Fragrance and colour will draw in a passing butterfly; plant flora in masses for greatest effect. Access to the nectar is important – showy double blooms and hybrids don’t provide good perches or feeding sources. Some longer lived butterflies supplement their diet with decayed fruit, tree sap, animal scat, even carrion.
Butterflies frequent the edge between habitat zones, like the spot where a meadow meets the trees. The males, patrolling for a mate, can dart into the shrubbery for safety.

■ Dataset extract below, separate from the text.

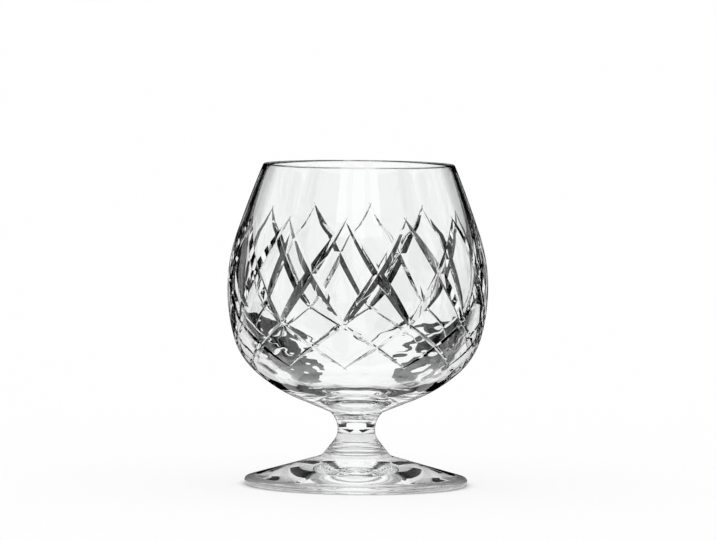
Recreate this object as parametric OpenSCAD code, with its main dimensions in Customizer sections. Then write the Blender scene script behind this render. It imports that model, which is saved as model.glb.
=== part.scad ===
// Cut-crystal brandy snifter: a blown bowl with mitre-cut diamonds, an applied stem and a foot.
// Millimetres, +Z up, origin on the table at the centre of the foot.

/* [Bowl outline] */
// Height of the rim above the table
rim_z = 120; // [114:0.5:126]
// Outside diameter at the widest place
belly_d = 97.4; // [95:0.2:100]
// Height of the widest place
belly_z = 73.7; // [71:0.1:76]
// Outside diameter at the rim, as a share of the widest
rim_share = 0.731; // [0.7:0.001:0.76]
// How far the lip swells between its ends
lip_swell = 0.2; // [0.1:0.1:0.6]
// Height where the lip turns into the round belly
neck_z = 96.5; // [93:0.5:99]
// Outside diameter there, as a share of the widest
neck_share = 0.912; // [0.89:0.001:0.93]
// Height where the belly starts to turn in
shoulder_z = 55.7; // [54:0.1:58]
// Outside diameter there, as a share of the widest
shoulder_share = 0.951; // [0.935:0.001:0.965]
// Height at the middle of the turn under the bowl
heel_z = 42.4; // [41:0.2:44]
// Outside diameter there, as a share of the widest
heel_share = 0.784; // [0.76:0.001:0.81]
// Height where the underside runs straight to the stem
under_z = 31.4; // [30.6:0.2:32]
// Outside diameter there, as a share of the widest
under_share = 0.41; // [0.37:0.005:0.45]

/* [Bowl wall] */
// Thickness of the fire-polished lip
rim_wall = 1.8; // [1.4:0.1:2.4]
// Wall where the lip turns into the belly
neck_wall = 2.8; // [2.4:0.1:3.2]
// Wall at the widest place
belly_wall = 3.8; // [3.4:0.1:4.4]
// Wall where the belly starts to turn in
shoulder_wall = 4.5; // [4:0.1:5]
// Round of the inside heel, as a share of the widest that clears the floor
inside_heel_share = 0.86; // [0.75:0.01:0.95]
// Glass under the lowest place of the inside
floor_wall = 6.8; // [6:0.2:8]

/* [Cut diamonds] */
// Tall diamonds round the bowl
diamonds = 12; // [9:1:14]
// Height of the upper points of the tall diamonds
peak_z = 101; // [99:0.1:104]
// Height where the tall cuts cross for the first time
cross_z = 81.4; // [79:0.1:84]
// Height of the lower points of the tall diamonds
toe_z = 62.8; // [61:0.1:65]
// Height where the low cuts cross
low_cross_z = 54.3; // [53:0.1:56]
// Height where the low cuts run out
low_end_z = 46.5; // [45:0.1:48]
// Included angle of the wheel that cuts the tall diamonds
tall_angle = 112; // [100:1:124]
// Depth of a tall cut at its upper end
tall_peak_depth = 0.15; // [0.1:0.05:0.3]
// Depth of a tall cut at its middle
tall_mid_depth = 1.3; // [0.9:0.1:1.7]
// Depth of a tall cut at its lower end
tall_toe_depth = 0.55; // [0.3:0.05:0.7]
// Included angle of the wheel that cuts the low diamonds
low_angle = 100; // [90:1:120]
// Depth of a low cut at its upper end
low_top_depth = 0.5; // [0.3:0.05:0.7]
// Depth of a low cut at its middle
low_mid_depth = 0.65; // [0.4:0.05:0.9]
// Depth of a low cut at its lower end
low_end_depth = 0.15; // [0.1:0.05:0.3]

/* [Stem] */
// Height where the bowl sits on the stem
stem_top_z = 27.2; // [26:0.2:28]
// Diameter of the stem's top
stem_top_d = 19.5; // [18:0.2:21]
// Height of the stem's narrowest place
waist_z = 20.6; // [20:0.1:21.5]
// Diameter at the stem's narrowest place
waist_d = 14; // [13:0.2:15]
// Height where the stem sits on the foot
stem_foot_z = 12; // [11.4:0.1:12.6]
// Diameter where the stem sits on the foot
stem_foot_d = 24; // [23:0.2:25]
// Lean of the stem's lower part, from upright
stem_lean = 38; // [36:1:42]

/* [Foot] */
// Diameter of the foot
foot_d = 83.6; // [78:0.2:90]
// Thickness of the foot's rounded edge
foot_edge = 3; // [2.4:0.1:3.6]
// Fall of the foot's upper side towards its edge
foot_fall = 16; // [15:0.5:17]
// Width of the ground ring that stands on the table
ground_ring = 4; // [3:0.5:6]
// Height of the hollow under the middle of the foot
punt_h = 1.4; // [0.8:0.1:2]

/* [Hidden] */
$fn = 120;
glass = [0.84, 0.91, 0.94];
// Largest turn between two points of a wide curve, and of a small round edge
arc_step = 8;
edge_step = 30;
// Turn of the front, and of the first tall diamond from it
front = -90;
first_turn = -6.2;
diamond_step = 360 / diamonds;
// Flat sides round the bowl, a whole number to each diamond
sides_per_diamond = 4;
bowl_sides = diamonds * sides_per_diamond;
// Height of the wheel's V, and the faces of the prism between two slices of it
wheel_h = 2.4;
prism_faces = [[0, 1, 2], [5, 4, 3], [0, 3, 4, 1], [1, 4, 5, 2], [2, 5, 3, 0]];
// Straight steps along a tall and a low cut
tall_steps = 6;
low_steps = 3;
// Share of a cut by which it runs on past each end, and over which its direction is taken
run_share = 0.03;
track_share = 0.02;

// An arc of the bowl's outline is [radius of its centre, height of its centre, its own radius,
// lowest height, highest height]. This one leaves point p, where its outward normal has the given
// tilt above the horizontal, and ends at point q.
function arc_from(p, tilt, q) =
    let(normal = [cos(tilt), sin(tilt)], chord = q - p)
    let(own = -(chord * chord) / (2 * chord * normal))
    [p[0] - own * normal[0], p[1] - own * normal[1], own, min(p[1], q[1]), max(p[1], q[1])];
// This one joins a low point to a high one and swells outwards between them.
function arc_swollen(low, high, swell) =
    let(chord = high - low, length = norm(chord))
    let(own = (length * length / 4 + swell * swell) / (2 * swell))
    let(middle = (low + high) / 2, reach = (own - swell) / length)
    [middle[0] - chord[1] * reach, middle[1] + chord[0] * reach, own, low[1], high[1]];
function arc_r(arc, z) = arc[0] + sqrt(arc[2] * arc[2] - (z - arc[1]) * (z - arc[1]));
function arc_tilt(arc, z) = asin((z - arc[1]) / arc[2]);
function arc_points(arc, from, to, step = arc_step) =
    let(steps = max(2, ceil(abs(to - from) / step)))
    [for (i = [0:steps])
        let(a = from + (to - from) * i / steps)
        [arc[0] + arc[2] * cos(a), arc[1] + arc[2] * sin(a)]];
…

Wood or brush poles also give shelter in bad weather or during winter months.
Provide a patch of wet sand or dirt for male butterflies, who gather to sip mineral-rich water – a behaviour called “puddling”.
Which plants bring in the butterflies? Try observing in your area, local guidebook in hand. Or plant Buddleia in a sunny spot, watch to see what butterflies show up and then plant their host plants, along with some bright nectar-producing flowers.
Butterfly pleasers include red valerian (Centranthus ruber) pin-cushion flower (Scabiosa spp.) Mexican sunflower (Tithonia rotundifolia), verbena, wallflower (Erysimum spp.) zinnia, marigold (Tageres spp.) orchid primrose (Primula vialii), cosmos, phlox, milkweed (Asclepias spp.) aster, coneflower (Echinacea spp.) yarrow (Achillea millefolium), and thistle (several genera including Cirsium and Cardus). Some exotic species of thistle are formidably invasive; make sure you choose a benign native variety.
Members of the family Umbelliferae, like fennel, dill and parsley, attract a variety of beneficial insects. Butterflies appreciate umbels, sturdy flower heads, where they can perch to sip nectar from one blossom after another. In North America, these plants are used as larval hosts by black and Anise Swallowtails. Plant enough to share with their attractive caterpillars, which are patterned in green, yellow and black stripes and spots.
A garden full of humming, buzzing, chirping wildlife, punctuated by the flutter of colourful butterflies’ wings, never gets boring. The more I learn about these amazing insects, the more I’m in awe of the complex web of life we all share. And I plant another marigold among the peas and tomatoes.